Over Emphasis, or “Flipping the Landscape”

One of the key techniques involved in most forced perspective construction involves over-emphasizing the position of the object or space you want to be the most important in contrast to features you want to overcome.

In the case of cybersecurity, there is pretty much a conventional wisdom for how you protect yourself against cyber threats. Spend tons of cash, buy firewalls, install and configure IDS/IPS systems, hire lots of staff, send them to conferences, study threat actors, track progress every quarter and accrue monies for when you get sued. It’s what everyone else does, it’s what’s always been done and it feels natural.

All of it may be prudent and necessary to be sure – after all, who leaves their doors open at night. But it does create a false sense of one’s security reality, as it were. A sense that, because the world looks right, everything is. More dangerously, once the image is accepted by the brain, it causes us to ignore further scrutiny and analysis and accept that things are natural and as they should be.

For architecture, this is the intended purpose. Cheat the mind into thinking something’s more than it is; more spacious, more open, bigger or longer. That’s a good thing.

But for our businesses and their security, this effect is lethal. In the face of a threat that demands dynamic attention, it causes lethargy and laziness. We forgo thinking outside the problem, looking at things from fresh perspectives, trying new things or innovating to overcome challenges or fix unsatisfactory conditions. We even ignore fundamental, practical things, such as root-cause analysis, risk management, software patching, access control, training, communications and effective info-sharing. New and old threats become invisible, blending into the landscape.
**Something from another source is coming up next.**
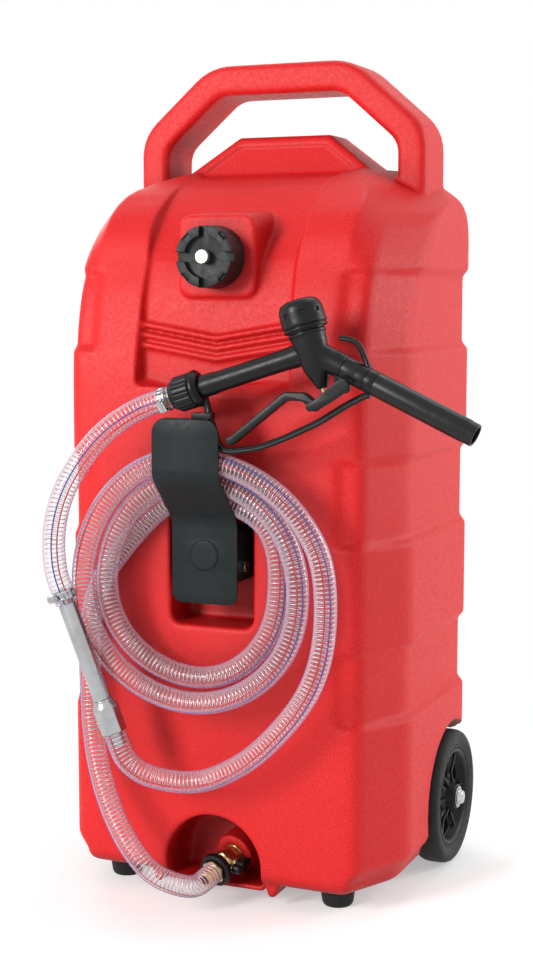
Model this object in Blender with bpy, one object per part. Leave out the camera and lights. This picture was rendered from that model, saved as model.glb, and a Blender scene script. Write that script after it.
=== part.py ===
"""Wheeled fuel tank with a coiled hose, a hand nozzle, a vented cap and a drain valve.

Units are metres and +Z is up. The tank's front faces -Y. All pieces are modelled about the middle
of the tank and hang on one empty, which is then set so that the object stands centred on the origin.
"""

import math

import bmesh
import bpy
from mathutils import Matrix, Vector

for old in list(bpy.data.objects):
    bpy.data.objects.remove(old)

# Fits
CLEARANCE = 0.0003
OVERRUN = 0.004

# Tank shell
HALF_WIDTH = 0.2125
FRONT_REACH = 0.160
BACK_REACH = 0.150
CORNER_HALF_WIDTH = 0.176
CORNER_REACH = 0.158
SIDE_REACH = 0.083
BACK_CHAMFER = 0.018
WALL = 0.0045
BASE_HEIGHT = 0.0165
BASE_ROUNDING = 0.013
SHOULDER_BASE = 0.560
SHOULDER_RISE = 0.282
SHOULDER_TOP = SHOULDER_BASE + SHOULDER_RISE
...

Thus, insecurity becomes a part of the fabric of our lives. We come to ignore the very real connection of individual elements all around us on our products, our brands and reputation, IT infrastructures and financial bottom lines. As such, any specific measure of effective cyberdefense – already an impossible challenge on the whole – becomes unrealizable.

Manipulating Expected Dimensions

When forced perspective is used in architecture, fundamental details of things that we all accept as natural (such as width, length, height, angles and ratios) are altered outside expected norms to achieve big effects. For example, stairs are made wider at the bottom and more narrow as they go to the top than is standard in most staircases we encounter each day, thus creating the illusion the staircase itself is much more approachable than it is.

In the case of enterprise cybersecurity, we do the same things week in and week out in building our cyberdefenses.

For example, across industry, very few companies invest heavily in strategic planning and risk management programs built specifically around cybercrime. Even though it’s probably as big a threat as anything else to corporate success, there’s very narrow commitment to diligently gathering and analyzing high-level data about what makes a specific business a target across the board. There’s very little emphasis on proactive identification of risks, consequence triage or overall response management. Instead, SIEM tools, threat intelligence and the gamut of other low-lying operator tools are much more broadly invested upon as the foundation of cybersecurity programs.

The effect? The sense that it’s a nice long, gently-sloping and comfortable stairway upward, when in fact it’s a steep and hard climb.

Forced cyber perspective is an illusion. Study the image a little more closely and embrace the reality of your business and its specific cyber risks. Seeing things as they really are is always more effective than a pretty picture that lulls you into a false sense of how safe you are and, more importantly, how safe you can be.